Q: How should higher mortgage rates be expected to affect flip profitability over the medium term?

A: Higher mortgage and short-term borrowing rates raise carrying costs and reduce buyer purchasing power, which compresses both nominal resale prices and margins for flips. Historically, a sustained 100–150 basis-point increase in mortgage rates tended to reduce transaction volumes within 6–12 months and lengthen days on market, increasing holding costs. The magnitude varies by market liquidity and the operator’s leverage profile; operators with low-cost, non-recourse capital or significant equity buffers are less sensitive to rate moves.

Q: Are there structural differences between markets where flips remain profitable and those where they do not?
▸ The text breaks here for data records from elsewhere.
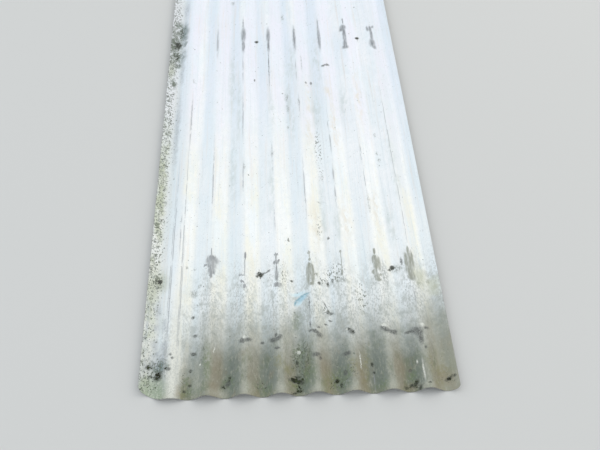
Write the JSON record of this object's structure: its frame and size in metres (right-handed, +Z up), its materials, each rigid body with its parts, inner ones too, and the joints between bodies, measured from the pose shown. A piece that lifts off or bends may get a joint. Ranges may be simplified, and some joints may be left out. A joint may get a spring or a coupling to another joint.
{
  "type": "corrugated metal sheet",
  "caption": "Rectangular corrugated galvanised steel roofing sheet with round waves along its length, turned-up side edges and punched nail holes.",
  "frame": {"origin": "under the middle of the sheet, at the height of its lowest line", "axes": "+Y along the corrugations, away from the end with the snipped corner; +X across the corrugations; +Z up, square to the sheet"},
  "size_m": [0.66, 2.438, 0.0196],
  "materials": {
    "galvanised_steel": "matte"
  },
  "bodies": {
    "root": {"corrugated_sheet": "galvanised_steel"}
  },
  "joints": []
}
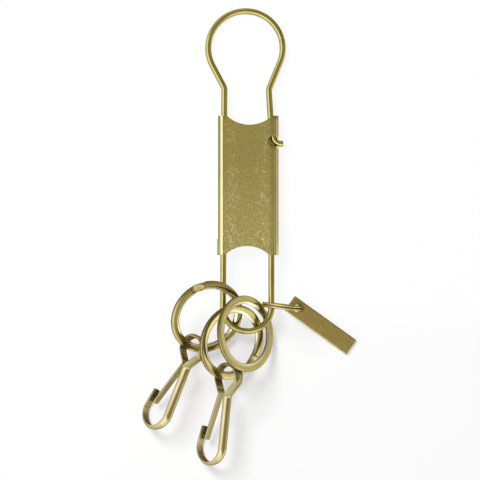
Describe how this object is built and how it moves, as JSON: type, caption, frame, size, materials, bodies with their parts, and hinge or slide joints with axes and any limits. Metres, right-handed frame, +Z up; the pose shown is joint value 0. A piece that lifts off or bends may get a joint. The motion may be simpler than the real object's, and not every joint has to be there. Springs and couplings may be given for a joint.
{
  "type": "brass key fob",
  "caption": "Brass key fob: a sprung wire loop locked by a sliding flat sleeve, carrying split rings, spring clips and a small tag.",
  "frame": {"origin": "middle of the part's footprint on the surface that it lies on", "axes": "+Y along the loop towards its round bow, +Z up from the surface, +X to the right"},
  "size_m": [0.0856, 0.183, 0.0234],
  "materials": {
    "wire_brass": "drawn, worn bright",
    "sleeve_brass": "tumbled satin, speckled",
    "ring_brass": "plated satin",
    "clip_brass": "polished outside, brushed inside",
    "tag_brass": "tumbled satin"
  },
  "bodies": {
    "loop": {"loop_wire": "wire_brass"},
    "latch": {"latch_leg": "wire_brass"},
    "sleeve": {"sleeve": "sleeve_brass"},
    "ring_a": {"split_ring_a": "ring_brass"},
    "ring_b": {"split_ring_b": "ring_brass"},
    "ring_c": {"split_ring_c": "ring_brass"},
    "clip_a": {"clip_a_body": "clip_brass"},
    "clip_a_gate": {"clip_a_gate": "clip_brass"},
    "clip_b": {"clip_b_body": "clip_brass"},
    "clip_b_gate": {"clip_b_gate": "clip_brass"},
    "tag_ring": {"tag_ring": "ring_brass"},
    "tag": {"tag": "tag_brass"}
  },
  "joints": [
    {"name": "latch_press", "type": "hinge", "parent": "loop", "child": "latch", "pos_m": [0.01336, 0.07549, 0.00176], "axis": [0, -0.0401, -0.9992], "range_deg": [0, 4.8], "stiffness_Nm_per_rad": 2},
    {"name": "sleeve_slide", "type": "slide", "parent": "loop", "child": "sleeve", "axis": [0, 0.9992, -0.0401], "range_m": [-0.015, 0], "deforming": ["latch_leg"]},
    {"name": "ring_a_turn", "type": "hinge", "parent": "loop", "child": "ring_a", "pos_m": [-0.01701, -0.03196, 0.00997], "axis": [-0.3843, 0.3584, -0.8508], "range_deg": [0, 50]},
    {"name": "ring_b_turn", "type": "hinge", "parent": "loop", "child": "ring_b", "pos_m": [-0.00717, -0.04209, 0.00987], "axis": [-0.5795, 0.1995, -0.7902], "range_deg": [0, 28]},
    {"name": "ring_c_lift", "type": "hinge", "parent": "loop", "child": "ring_c", "pos_m": [0.00915, -0.03759, 0.00149], "axis": [-0.7071, 0.7065, -0.0284], "range_deg": [0, 50]},
    {"name": "clip_a_swing", "type": "hinge", "parent": "ring_a", "child": "clip_a", "pos_m": [-0.02281, -0.0456, 0.01037], "axis": [0, 0, 1], "range_deg": [-20, 14]},
    {"name": "clip_b_swing", "type": "hinge", "parent": "ring_b", "child": "clip_b", "pos_m": [-0.00846, -0.05693, 0.01022], "axis": [0, 0, 1], "range_deg": [-25, 20]},
    {"name": "clip_a_gate_press", "type": "hinge", "parent": "clip_a", "child": "clip_a_gate", "pos_m": [-0.02629, -0.05087, 0.00901], "axis": [-0.6603, 0.2535, 0.7069], "range_deg": [0, 18], "stiffness_Nm_per_rad": 0.05},
    {"name": "clip_b_gate_press", "type": "hinge", "parent": "clip_b", "child": "clip_b_gate", "pos_m": [-0.01163, -0.06294, 0.00762], "axis": [-0.7041, 0.0666, 0.707], "range_deg": [0, 18], "stiffness_Nm_per_rad": 0.05},
    {"name": "tag_ring_slide", "type": "slide", "parent": "loop", "child": "tag_ring", "axis": [0, 1, 0], "range_m": [0, 0.015]},
    {"name": "tag_swing", "type": "hinge", "parent": "tag_ring", "child": "tag", "pos_m": [0.0134, -0.02796, 0.00847], "axis": [-0.1132, -0.9936, 0], "range_deg": [0, 60]}
  ]
}
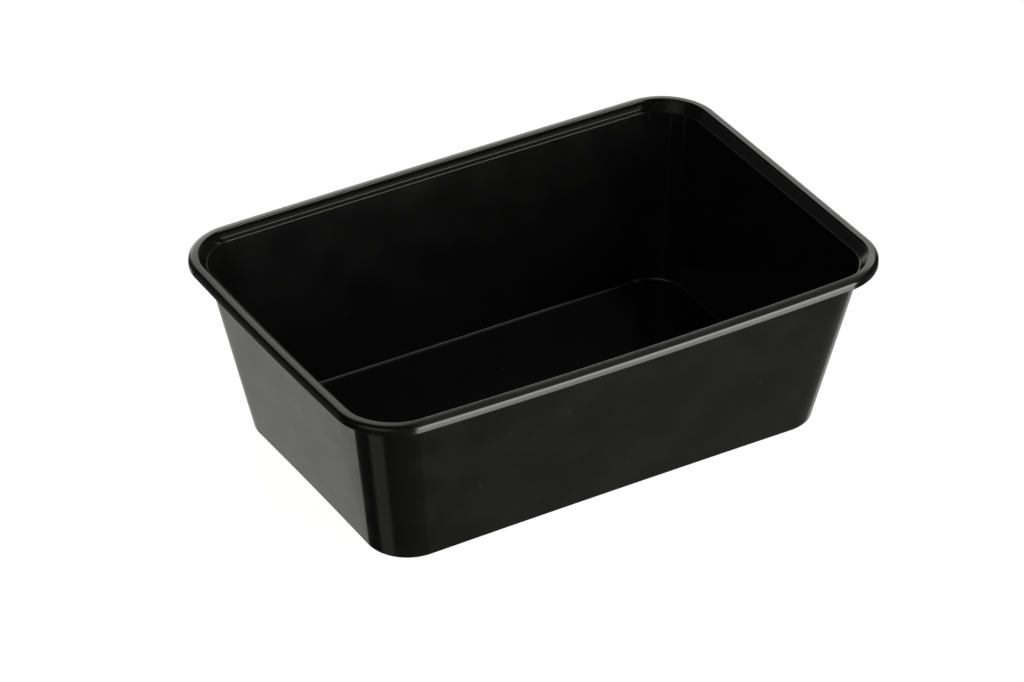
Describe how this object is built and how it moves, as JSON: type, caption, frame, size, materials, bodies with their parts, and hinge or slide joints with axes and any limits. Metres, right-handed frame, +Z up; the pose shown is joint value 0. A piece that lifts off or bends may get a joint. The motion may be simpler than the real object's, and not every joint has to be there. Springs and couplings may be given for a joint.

A: Yes. Markets with limited new construction, robust employment growth, and constrained for-sale inventory tend to sustain higher flip margins. Conversely, markets with high housing supply elasticity, declining population, or significant speculative build-outs are more sensitive to macro shocks and see faster margin compression. Operational efficiency—access to local contractors at scale and streamlined permitting—also separates successful operators from marginal ones.

Bottom Line

ATTOM’s March 24, 2026 headline that typical flip gross profit fell to $65,981 (25.5% ROI) signals a meaningful margin compression to levels not seen since 2009, forcing recalibration for operators and allocators. Institutional strategies must prioritize granular market selection, conservative carry assumptions, and operational scale to navigate a higher-cost, lower-margin environment.

Disclaimer: This article is for informational purposes only and does not constitute investment advice.